- _Written exercise_:
Look through the material below for "joints". Copy every line that contains it.
_____
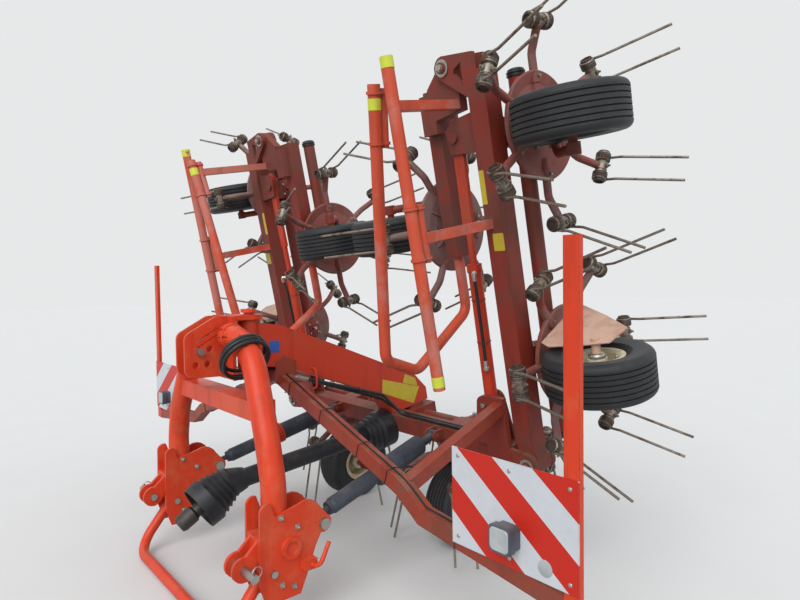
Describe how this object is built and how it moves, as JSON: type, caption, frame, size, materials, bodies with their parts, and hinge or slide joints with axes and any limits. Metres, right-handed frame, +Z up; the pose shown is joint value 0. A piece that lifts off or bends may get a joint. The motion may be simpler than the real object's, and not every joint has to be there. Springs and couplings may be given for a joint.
{
  "type": "hay tedder",
  "caption": "Mounted hay tedder with tined rotors on folding wings, swivelling arch headstock, steering dampers and parking stand, folded for transport",
  "frame": {"origin": "middle of the machine's box, on the ground", "axes": "+X the machine's left, -Y the hitch at the front, +Z up"},
  "size_m": [2.995, 1.8021, 2.2109],
  "materials": {
    "orange_paint": "orange-red enamel, semi-gloss, rubbed",
    "faded_paint": "orange-red enamel, faded and dusty",
    "rotor_paint": "faded red discs and arms, tines bare and rusty",
    "tyre": "ribbed black tyre, worn",
    "rim": "cream enamel, dull",
    "guard_plastic": "black moulded guard, dusty",
    "lamp_body": "dark grey housing",
    "board": "red and white diagonal stripes",
    "dark_steel": "dull dark steel",
    "pin_steel": "zinc plated, dull",
    "damper_black": "black enamel, worn",
    "hose_rubber": "black hose, dusty",
    "shield": "bleached sheet"
  },
  "bodies": {
    "frame": {"centre_beam": "faded_paint", "main_beam": "faded_paint", "centre_gear": "faded_paint", "input_guard": "guard_plastic", "front_guard": "orange_paint", "marker_boards": "board", "lamps": "lamp_body", "pto_shaft": "dark_steel", "pto_guard": "guard_plastic", "damper_barrels": "damper_black", "hose_lines": "hose_rubber"},
    "headstock": {"hitch_frame": "orange_paint", "hitch_brackets": "orange_paint", "hitch_pins": "pin_steel", "hose_loops": "hose_rubber"},
    "stand": {"parking_stand": "orange_paint"},
    "damper_rod_l": {"damper_rod_l": "damper_black"},
    "wing_l": {"wing_beam_l": "faded_paint", "wing_gear_l": "faded_paint", "wing_guard_l": "orange_paint", "wing_shield_l": "shield"},
    "outer_l": {"outer_arm_l": "faded_paint", "outer_gear_l": "faded_paint", "outer_guard_l": "orange_paint"},
    "lift_barrel_l": {"lift_barrel_l": "orange_paint"},
    "lift_rod_l": {"lift_rod_l": "orange_paint"},
    "rotor_l1": {"rotor_l1": "rotor_paint"},
    "wheel_l1": {"tyre_l1": "tyre", "rim_l1": "rim"},
    "rotor_l2": {"rotor_l2": "rotor_paint"},
    "wheel_l2": {"tyre_l2": "tyre", "rim_l2": "rim"},
    "rotor_l3": {"rotor_l3": "rotor_paint"},
    "wheel_l3": {"tyre_l3": "tyre", "rim_l3": "rim"},
    "rotor_l4": {"rotor_l4": "rotor_paint"},
    "wheel_l4": {"tyre_l4": "tyre", "rim_l4": "rim"},
    "damper_rod_r": {"damper_rod_r": "damper_black"},
    "wing_r": {"wing_beam_r": "faded_paint", "wing_gear_r": "faded_paint", "wing_guard_r": "orange_paint", "wing_shield_r": "shield"},
    "outer_r": {"outer_arm_r": "faded_paint", "outer_gear_r": "faded_paint", "outer_guard_r": "orange_paint"},
    "lift_barrel_r": {"lift_barrel_r": "orange_paint"},
    "lift_rod_r": {"lift_rod_r": "orange_paint"},
    "rotor_r1": {"rotor_r1": "rotor_paint"},
    "wheel_r1": {"tyre_r1": "tyre", "rim_r1": "rim"},
    "rotor_r2": {"rotor_r2": "rotor_paint"},
    "wheel_r2": {"tyre_r2": "tyre", "rim_r2": "rim"},
    "rotor_r3": {"rotor_r3": "rotor_paint"},
    "wheel_r3": {"tyre_r3": "tyre", "rim_r3": "rim"},
    "rotor_r4": {"rotor_r4": "rotor_paint"},
    "wheel_r4": {"tyre_r4": "tyre", "rim_r4": "rim"}
  },
  "joints": [
    {"name": "headstock_swivel", "type": "hinge", "parent": "frame", "child": "headstock", "pos_m": [0, -0.56044, 0.93], "axis": [0, 0, 1], "range_deg": [-12, 12]},
    {"name": "stand_fold", "type": "hinge", "parent": "headstock", "child": "stand", "pos_m": [0, -0.73544, 0.215], "axis": [1, 0, 0], "range_deg": [0, 125]},
    {"name": "damper_slide_l", "type": "slide", "parent": "frame", "child": "damper_rod_l", "axis": [0.0873, -0.9611, -0.262], "range_m": [-0.094, 0.094]},
    {"name": "wing_fold_l", "type": "hinge", "parent": "frame", "child": "wing_l", "pos_m": [0.88, 0.20122, 0.48931], "axis": [0, 0.9816, 0.1908], "range_deg": [0, 90]},
    {"name": "outer_fold_l", "type": "hinge", "parent": "wing_l", "child": "outer_l", "pos_m": [0.715, -0.0869, 1.97157], "axis": [0, 0.9816, 0.1908], "range_deg": [0, 180]},
    {"name": "lift_barrel_pivot_l", "type": "hinge", "parent": "frame", "child": "lift_barrel_l", "pos_m": [0.7, 0.14845, 0.70317], "axis": [0, 0.9816, 0.1908], "range_deg": [0, 91.86]},
    {"name": "lift_rod_slide_l", "type": "slide", "parent": "lift_barrel_l", "child": "lift_rod_l", "axis": [0.0144, -0.1908, 0.9815], "range_m": [0, 0.4029]},
    {"name": "rotor_l1_spin", "type": "hinge", "parent": "frame", "child": "rotor_l1", "pos_m": [0.425, 0.36768, 0.44526], "axis": [0, -0.1908, 0.9816], "continuous": true},
    {"name": "wheel_l1_spin", "type": "hinge", "parent": "frame", "child": "wheel_l1", "pos_m": [0.425, 0.26547, 0.185], "axis": [1, 0, 0], "continuous": true},
    {"name": "rotor_l2_spin", "type": "hinge", "parent": "wing_l", "child": "rotor_l2", "pos_m": [0.955, 0.27801, 0.90663], "axis": [-1, 0, 0], "continuous": true},
    {"name": "wheel_l2_spin", "type": "hinge", "parent": "wing_l", "child": "wheel_l2", "pos_m": [1.19097, 0.13076, 0.87801], "axis": [0, -0.1908, 0.9816], "continuous": true},
    {"name": "rotor_l3_spin", "type": "hinge", "parent": "wing_l", "child": "rotor_l3", "pos_m": [0.955, 0.11582, 1.74101], "axis": [-1, 0, 0], "continuous": true},
    {"name": "wheel_l3_spin", "type": "hinge", "parent": "wing_l", "child": "wheel_l3", "pos_m": [1.19097, -0.03143, 1.71239], "axis": [0, -0.1908, 0.9816], "continuous": true},
    {"name": "rotor_l4_spin", "type": "hinge", "parent": "outer_l", "child": "rotor_l4", "pos_m": [0.475, 0.17688, 1.42689], "axis": [1, 0, 0], "continuous": true},
    {"name": "wheel_l4_spin", "type": "hinge", "parent": "outer_l", "child": "wheel_l4", "pos_m": [0.23902, 0.02963, 1.39827], "axis": [0, -0.1908, 0.9816], "continuous": true},
    {"name": "damper_slide_r", "type": "slide", "parent": "frame", "child": "damper_rod_r", "axis": [-0.0873, -0.9611, -0.262], "range_m": [-0.094, 0.094]},
    {"name": "wing_fold_r", "type": "hinge", "parent": "frame", "child": "wing_r", "pos_m": [-0.88, 0.20122, 0.48931], "axis": [0, -0.9816, -0.1908], "range_deg": [0, 90]},
    {"name": "outer_fold_r", "type": "hinge", "parent": "wing_r", "child": "outer_r", "pos_m": [-0.715, -0.0869, 1.97157], "axis": [0, -0.9816, -0.1908], "range_deg": [0, 180]},
    {"name": "lift_barrel_pivot_r", "type": "hinge", "parent": "frame", "child": "lift_barrel_r", "pos_m": [-0.7, 0.14845, 0.70317], "axis": [0, -0.9816, -0.1908], "range_deg": [0, 91.86]},
    {"name": "lift_rod_slide_r", "type": "slide", "parent": "lift_barrel_r", "child": "lift_rod_r", "axis": [-0.0144, -0.1908, 0.9815], "range_m": [0, 0.4029]},
    {"name": "rotor_r1_spin", "type": "hinge", "parent": "frame", "child": "rotor_r1", "pos_m": [-0.425, 0.36768, 0.44526], "axis": [0, -0.1908, 0.9816], "continuous": true},
    {"name": "wheel_r1_spin", "type": "hinge", "parent": "frame", "child": "wheel_r1", "pos_m": [-0.425, 0.26547, 0.185], "axis": [1, 0, 0], "continuous": true},
    {"name": "rotor_r2_spin", "type": "hinge", "parent": "wing_r", "child": "rotor_r2", "pos_m": [-0.955, 0.27801, 0.90663], "axis": [1, 0, 0], "continuous": true},
    {"name": "wheel_r2_spin", "type": "hinge", "parent": "wing_r", "child": "wheel_r2", "pos_m": [-1.19097, 0.13076, 0.87801], "axis": [0, -0.1908, 0.9816], "continuous": true},
    {"name": "rotor_r3_spin", "type": "hinge", "parent": "wing_r", "child": "rotor_r3", "pos_m": [-0.955, 0.11582, 1.74101], "axis": [1, 0, 0], "continuous": true},
    {"name": "wheel_r3_spin", "type": "hinge", "parent": "wing_r", "child": "wheel_r3", "pos_m": [-1.19097, -0.03143, 1.71239], "axis": [0, -0.1908, 0.9816], "continuous": true},
    {"name": "rotor_r4_spin", "type": "hinge", "parent": "outer_r", "child": "rotor_r4", "pos_m": [-0.475, 0.17688, 1.42689], "axis": [-1, 0, 0], "continuous": true},
    {"name": "wheel_r4_spin", "type": "hinge", "parent": "outer_r", "child": "wheel_r4", "pos_m": [-0.23902, 0.02963, 1.39827], "axis": [0, -0.1908, 0.9816], "continuous": true}
  ],
  "couplings": [
    {"joint": "damper_slide_l", "follows": "headstock_swivel", "m_per_rad": -0.43083},
    {"joint": "outer_fold_l", "follows": "wing_fold_l", "ratio": 2},
    {"joint": "lift_barrel_pivot_l", "follows": "wing_fold_l", "ratio": 1.0151},
    {"joint": "lift_rod_slide_l", "follows": "wing_fold_l", "m_per_rad": 0.25525},
    {"joint": "rotor_l2_spin", "follows": "rotor_l1_spin", "ratio": -1},
    {"joint": "rotor_l3_spin", "follows": "rotor_l1_spin", "ratio": 1},
    {"joint": "rotor_l4_spin", "follows": "rotor_l1_spin", "ratio": -1},
    {"joint": "damper_slide_r", "follows": "headstock_swivel", "m_per_rad": 0.43083},
    {"joint": "outer_fold_r", "follows": "wing_fold_r", "ratio": 2},
    {"joint": "lift_barrel_pivot_r", "follows": "wing_fold_r", "ratio": 1.0151},
    {"joint": "lift_rod_slide_r", "follows": "wing_fold_r", "m_per_rad": 0.25525},
    {"joint": "rotor_r1_spin", "follows": "rotor_l1_spin", "ratio": -1},
    {"joint": "rotor_r2_spin", "follows": "rotor_l1_spin", "ratio": 1},
    {"joint": "rotor_r3_spin", "follows": "rotor_l1_spin", "ratio": -1},
    {"joint": "rotor_r4_spin", "follows": "rotor_l1_spin", "ratio": 1}
  ]
}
_____
- _The completed task_:
Describe how this object is built and how it moves, as JSON: type, caption, frame, size, materials, bodies with their parts, and hinge or slide joints with axes and any limits. Metres, right-handed frame, +Z up; the pose shown is joint value 0. A piece that lifts off or bends may get a joint. The motion may be simpler than the real object's, and not every joint has to be there. Springs and couplings may be given for a joint.
  "joints": [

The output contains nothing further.